Selling better quality solar for a premium is all about delivering high quality customer experiences consistently. It’s the culmination of all the touchpoints between the customer and the business, not just being reactive to particular inquiries. 

Join Charlie Saginaw of Bodhi Solar as he shares an example of fantastic customer experience, why it motivates him to pay more for a better product, and how those lessons could be applied to solar. Tune into the video or read the transcript below. This clip was originally from HeatSpring’s live webinar – Digital Strategies to Grow Your Solar Business. You can enroll for free to hear the entire conversation with Charlie and other panelists. 

The first thing that we all know is that solar has a really high customer acquisition cost. It’s about $5,000. For reference, the customer acquisition cost of buying a car is $600 or $700. 

So we have this tremendous challenge and opportunity as sales and marketing professionals in the industry to lower that customer acquisition cost, and really we have two ways of doing that. Referrals and also Google reviews are two really great ways to lower that customer acquisition cost. 

So the question here is how do you get referrals at scale? It’s our belief here at Bodhi that the referrals are an outcome of a great customer experience, not just great customer service.

Customer service is actually an aspect of customer experience, but customer experience is the sum total of all of the experiences from marketing to sales to operations to service that the customer has in interacting. 

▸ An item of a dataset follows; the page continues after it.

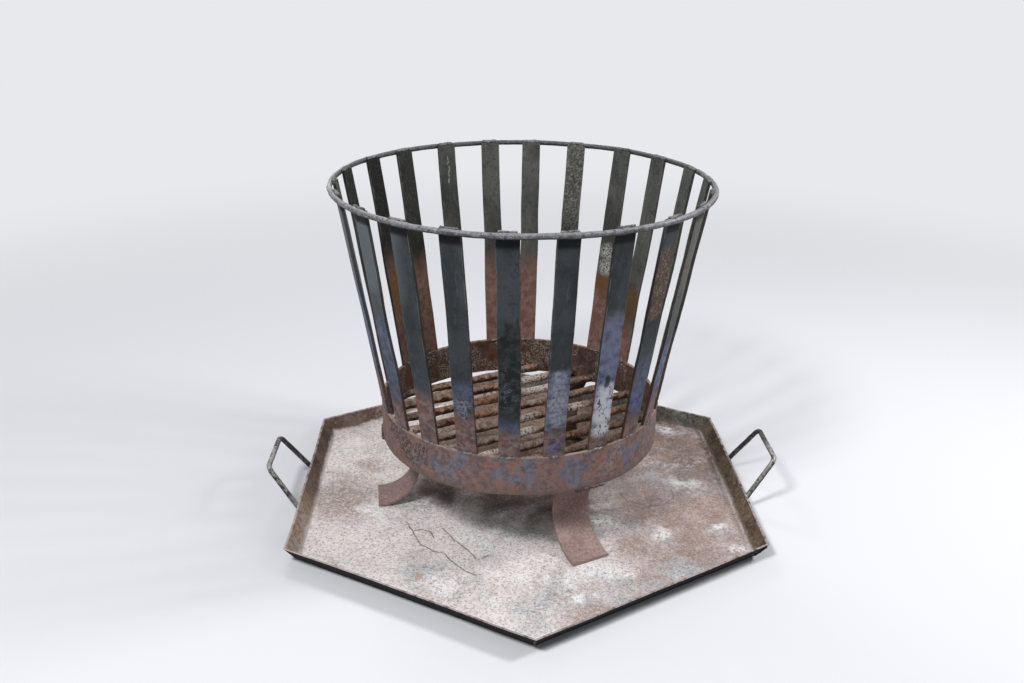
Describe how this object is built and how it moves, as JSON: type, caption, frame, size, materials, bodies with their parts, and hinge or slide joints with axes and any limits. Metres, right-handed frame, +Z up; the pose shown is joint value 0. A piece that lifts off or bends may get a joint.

And so to bring this to a more concrete idea, like what is customer experience, that sounds pretty vague. We’re going to talk about my favorite jacket that I’m wearing right now that is shown on this slide. So I bought this Patagonia jacket in 2011 and I bought it because it was quality and I knew it would last. About five years ago, I went on a backpacking trip and a thorn snagged one of the baffles. It tore out some of the down in there and that was kind of a bummer because it was a $200 jacket. I learned about a free yoga class at the Patagonia retail store. And when I was there, I learned that I could repair my jacket for free by just sending it in.

So I did that and the jacket was restuffed and you can see the slightly different colored baffles where they repaired it. The jacket works really well and I’m using it all these years later repeatedly, and now I’m a really loyal Patagonia fan, even though there’s a Target just down the street with much cheaper jackets, because I have that relationship and those customer experiences. 

I’m really motivated to pay more for a better product. And I think that’s what we’re all aiming for with better quality solar is making that relationship. So that’s really customer experience – all of those touchpoints, not just reactive to a particular inquiry. And so customer experience is really about harnessing the power of moments.